Pie in the sky? What cloud computing means for social justice

Photo via Flickr Creative Commons, credit Library of Congress

This is not the place for an indepth discussion on the components of cloud computing. I’m not that much of a technology expert.

But I do think that social workers, and advocates for social justice, need to think about what the move towards less reliance on computer hardware (and even software) and more integration through ‘virtual’ networks means, for issues of access to information, consumer protection, and efforts to close the digital divide.

One of my favorite philanthropy blogs (and one of the very few to actually reference the work of front-line social workers) had a discussion about many of these issues last spring, which prompted my research into the term ‘cloud computing’ and my thinking about what this might mean for social workers in the field and for social work advocates.

Because this is beyond my area of strongest expertise, I’ve got links to share and a lot of questions to ask, and the hopes that some of you who are currently thinking about how you might use new technology to really do your work differently (and what transitioning to a more ‘cloud-based’ model might mean for your thinking about how you organize other systems within your organization, too, because I’m of course concerned that an ‘on-demand’ orientation to software might lead to an (increased) ‘on-demand’ orientation towards human resources) will share what these conversations are looking like and what information and/or connections would help you approach them.

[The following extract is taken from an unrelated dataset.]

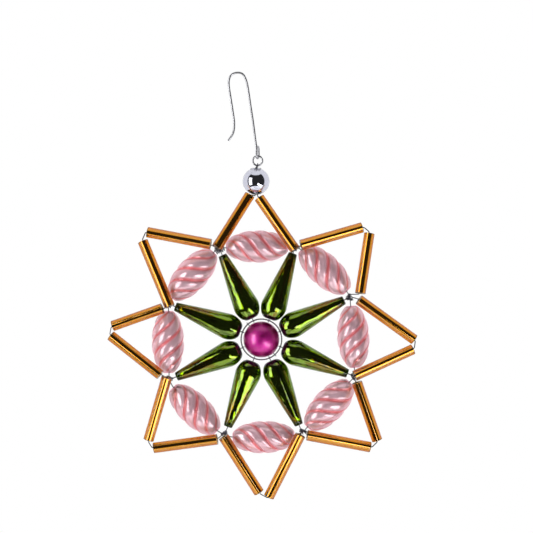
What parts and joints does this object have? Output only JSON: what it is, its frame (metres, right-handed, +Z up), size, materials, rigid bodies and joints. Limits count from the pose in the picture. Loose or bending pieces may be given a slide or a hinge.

1. Will transferring sensitive client data to the cloud increase security, because cloud systems may be more sophisticated than what we have internally and because the vendors have a strong incentive to protect data, or compromise it (and, therefore, the trust our clients have in us) by putting data into the Internet ‘netherworld’?

2. Is moving to the cloud going to help close the digital divide, because of the low costs of entry (compared with expensive hardware requirements) or expand it, because there are still many parts of the world (and, indeed, the U.S.) without the broadband access that’s essential to meaningfully interface with the cloud?

3. Will making it easier for organizations to share resources and communicate real content facilitate breaking down silos in social services, or will this just reveal the real barriers (more ideological and political than technical) to collaboration?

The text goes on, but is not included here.